■ **What the task asks**
Count the lines in the data below where the string "parts" occurs, please, and give the number alone.

━━ Task inputs ━━

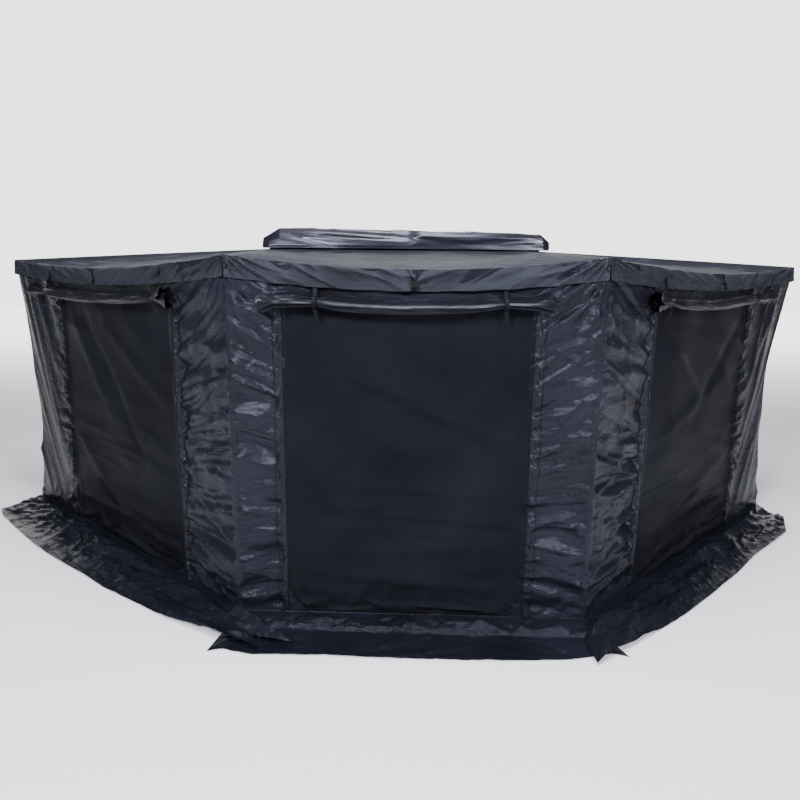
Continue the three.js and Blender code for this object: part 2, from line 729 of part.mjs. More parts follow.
function makeBackPlate() {
  const channelTop = PLATE_TOP - TSLOT_INSET - TSLOT_HEIGHT / 2;
  const channelLow = PLATE_BOTTOM + TSLOT_INSET;
  const webTop = CANOPY_RAIL_HEIGHT - (RAIL_RADIUS + RAIL_BORE_RADIUS) / 2;
  const web = [
    [0, webTop],
    [PLATE_WEB, webTop],
    ...boltChannel(channelTop),
    ...boltChannel(channelLow),
    [PLATE_WEB, PLATE_BOTTOM],
    [-PLATE_LIP, PLATE_BOTTOM],
    [-PLATE_LIP, PLATE_BOTTOM + PLATE_WEB],
    [0, PLATE_BOTTOM + PLATE_WEB],
  ];
  const centre = [0, PLATE_TOP - RAIL_RADIUS];
  const open = Math.PI - RAIL_MOUTH / 2;
  const rail = [
    ...arc(centre, RAIL_RADIUS, -open, open, ROUND_SIDES),
    ...arc(centre, RAIL_BORE_RADIUS, open, -open, ROUND_SIDES),
  ];
  const [webBar, railBar] = [web.reverse(), rail].map((outline) => bar(outline, -HALF_PLATE, HALF_PLATE));
  node("back_plate", join(webBar, railBar), "aluminium");
  return { channelTop, channelLow };
}

// Rack brackets: an angle plate bolted into the channels, with a slotted shelf for the rack's bar.
const BRACKET_FACE = TSLOT_BACK + SEAT_GAP;

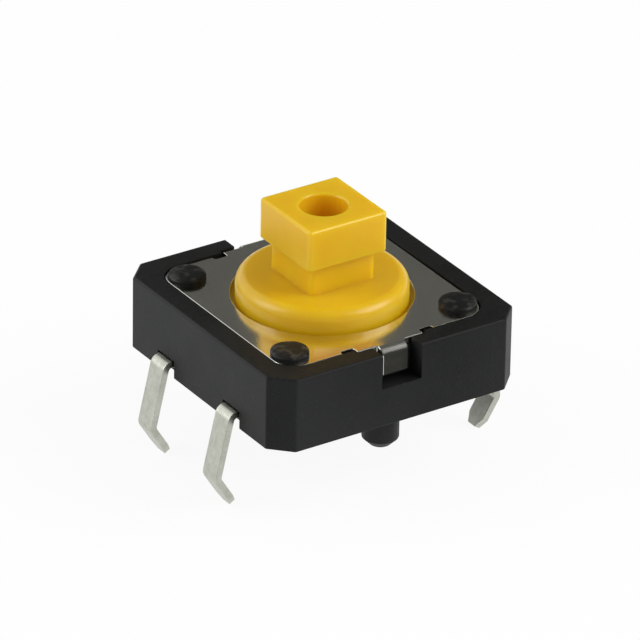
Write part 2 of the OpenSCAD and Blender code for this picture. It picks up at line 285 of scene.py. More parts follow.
class Wire:
    """A node's socket that takes part in Python expressions."""

    def __init__(self, tree, socket):
        self.tree = tree
        self.socket = socket

    def maths(self, operation, *values):
        return self.tree.node("ShaderNodeMath", {"operation": operation}, dict(enumerate(values)))[0]

    def __add__(self, other):
        return self.maths("ADD", self, other)

    def __sub__(self, other):
        return self.maths("SUBTRACT", self, other)

    def __rsub__(self, other):
        return self.maths("SUBTRACT", other, self)

    def __mul__(self, other):
        return self.maths("MULTIPLY", self, other)

    def __truediv__(self, other):
        return self.maths("DIVIDE", self, other)

    def __rtruediv__(self, other):
        return self.maths("DIVIDE", other, self)

    def __pow__(self, other):
        return self.maths("POWER", self, other)

    def __rpow__(self, other):
        return self.maths("POWER", other, self)

    def __gt__(self, other):
        return self.maths("GREATER_THAN", self, other)

    __radd__ = __add__
    __rmul__ = __mul__


class Tree:
    """A node tree, of a material, a world or Geometry Nodes, that is built in code."""

    def __init__(self, tree):
        self.tree = tree

    def node(self, kind, settings=None, values=None):
        """New node of a type, with its settings, and then the values or links of its sockets."""
        made = self.tree.nodes.new(kind)
        for name, value in (settings or {}).items():
            setattr(made, name, value)
        for name, value in (values or {}).items():
            self.join(value, made.inputs[name])
        return Made(self, made)

    def join(self, value, socket):
        if isinstance(value, Wire):
            self.tree.links.new(value.socket, socket)
        else:
            socket.default_value = value

    def scaled(self, vector, by):
        return self.node("ShaderNodeVectorMath", {"operation": "MULTIPLY"}, {0: vector, 1: by})[0]

    def mixed(self, share, a, b):
        made = self.node("ShaderNodeMix", {"data_type": "RGBA"}, {0: share, 6: a, 7: b})
        return Wire(self, made.made.outputs[2])

    def noise(self, place, scale, detail=2.0, roughness=0.5):
        return self.node("ShaderNodeTexNoise", {},
                         {"Vector": place, "Scale": scale, "Detail": detail, "Roughness": roughness})[0]

    def spread(self, value, low, high, to_low=0.0, to_high=1.0):
        return self.node("ShaderNodeMapRange", {},
                         {"Value": value, "From Min": low, "From Max": high,
                          "To Min": to_low, "To Max": to_high})[0]


class Made:
    """A node that was made: its outputs, by place or by name, as wires."""

    def __init__(self, tree, made):
        self.tree = tree
        self.made = made

    def __getitem__(self, key):
        return Wire(self.tree, self.made.outputs[key])


def linear(r, g, b):
    """Colour of a shader socket for an sRGB colour in steps of 0 to 255."""
    parts = [v / 255 for v in (r, g, b)]
    return tuple(v / 12.92 if v <= 0.04045 else ((v + 0.055) / 1.055) ** 2.4 for v in parts) + (1,)


def blank_tree(holder):
    """Emptied node tree of a material or a world."""
    holder.use_nodes = True
    holder.node_tree.nodes.clear()
    return Tree(holder.node_tree)


def finish_of(name):
    """New material: its tree, its shader's sockets, and the place on the piece in millimetres."""
    material = bpy.data.materials.new(name)
    tree = blank_tree(material)
    shader = tree.node("ShaderNodeBsdfPrincipled")
    output = tree.node("ShaderNodeOutputMaterial")
    tree.join(Wire(tree, shader.made.outputs[0]), output.made.inputs[0])
    place = tree.scaled(tree.node("ShaderNodeTexCoord")["Object"], (1 / MM, 1 / MM, 1 / MM))
    return material, tree, shader.made.inputs, place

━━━

■ **Task result**
4